ROANOKE TIMES 
                      Copyright (c) 1997, Roanoke Times

DATE: Saturday, February 22, 1997            TAG: 9702240041
SECTION: NATIONAL/INTERNATIONAL   PAGE: A-3  EDITION: METRO 
DATELINE: WASHINGTON
SOURCE: Knight-Ridder/Tribune


ONLY FEMALE B-52 PILOT CHARGED WITH ADULTERY

The Air Force has charged its only female B-52 bomber pilot with adultery and other serious offenses that include disobeying orders and lying to an investigator, the service said Friday.

The charges, which could result in a court martial, were preferred last month against First Lt. Kelly J. Flinn of St. Louis who qualified amid fanfare in 1995 to become the first woman B-52 pilot.
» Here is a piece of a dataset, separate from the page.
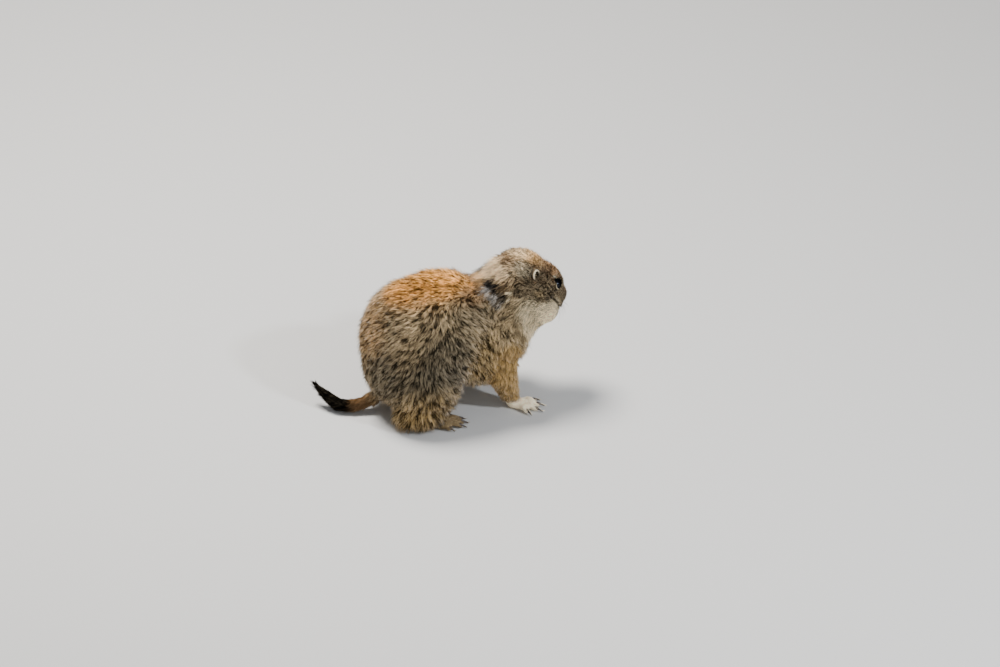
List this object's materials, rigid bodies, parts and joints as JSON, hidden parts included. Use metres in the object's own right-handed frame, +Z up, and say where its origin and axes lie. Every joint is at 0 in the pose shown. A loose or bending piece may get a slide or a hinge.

While Flinn's unique status as a pioneering woman pilot makes the charges against her stand out, experts in military law said such complaints are not extraordinary. Air Force officers are occasionally charged with adultery - most frequently in combination with other alleged crimes, they said.

Flinn, a 1993 Air Force Academy graduate and a pilot with the 23rd Bomb Squadron at Minot Air Force Base, N.D., was accused of having sex with an airman and committing adultery with the civilian husband of a junior enlisted woman, Air Force officials said.

The airman has not been charged because he was the lower-ranking of the two.

Flinn is also charged with disobeying a superior officer's order to stay away from one of the men, and with lying to an investigator about one of the cases, the Air Force said.

The unmarried Flinn is one of only four female bomber pilots in the Air Force, and the only one qualified to fly the legendary, 80-ton Stratofortress.

One other woman is qualified to fly the more modern B-1 bomber, and two others are in B-1 training, the Air Force said. Of the service's roughly 14,000 pilots, about 300 are women.

Flinn became interested in flying after watching a space shuttle launch, and as a teen-ager attended a space camp in Huntsville, Ala., she told the Air Force News Service after she decided to train for bombers.

``Besides exploring my interest in space, I also learned about the Air Force Academy, flying and a career in the Air Force,'' she told the news service. ``From that moment on, I was gung-ho Air Force, the Academy and pilot training.''

She said her only worry was the enormous size of the bomber: ``I've been told it's very fatiguing to fly, and I will need to increase my stamina. So I've been working out and lifting weights,'' she said. ``Overall I'm very confident. My instructors have a lot of faith in me.''

After graduating from the Air Force Academy, Flinn worked temporarily as the assistant coach of the men's soccer team at the school, the Air Force said. She then went into basic pilot training, and later to bomber training.

Adultery has long been illegal under military law because it can disrupt unit order and cohesion.

But while it can be harshly punished, most often it is not, said a senior Air Force legal official. In this case, he said, it is the other charges that are more serious.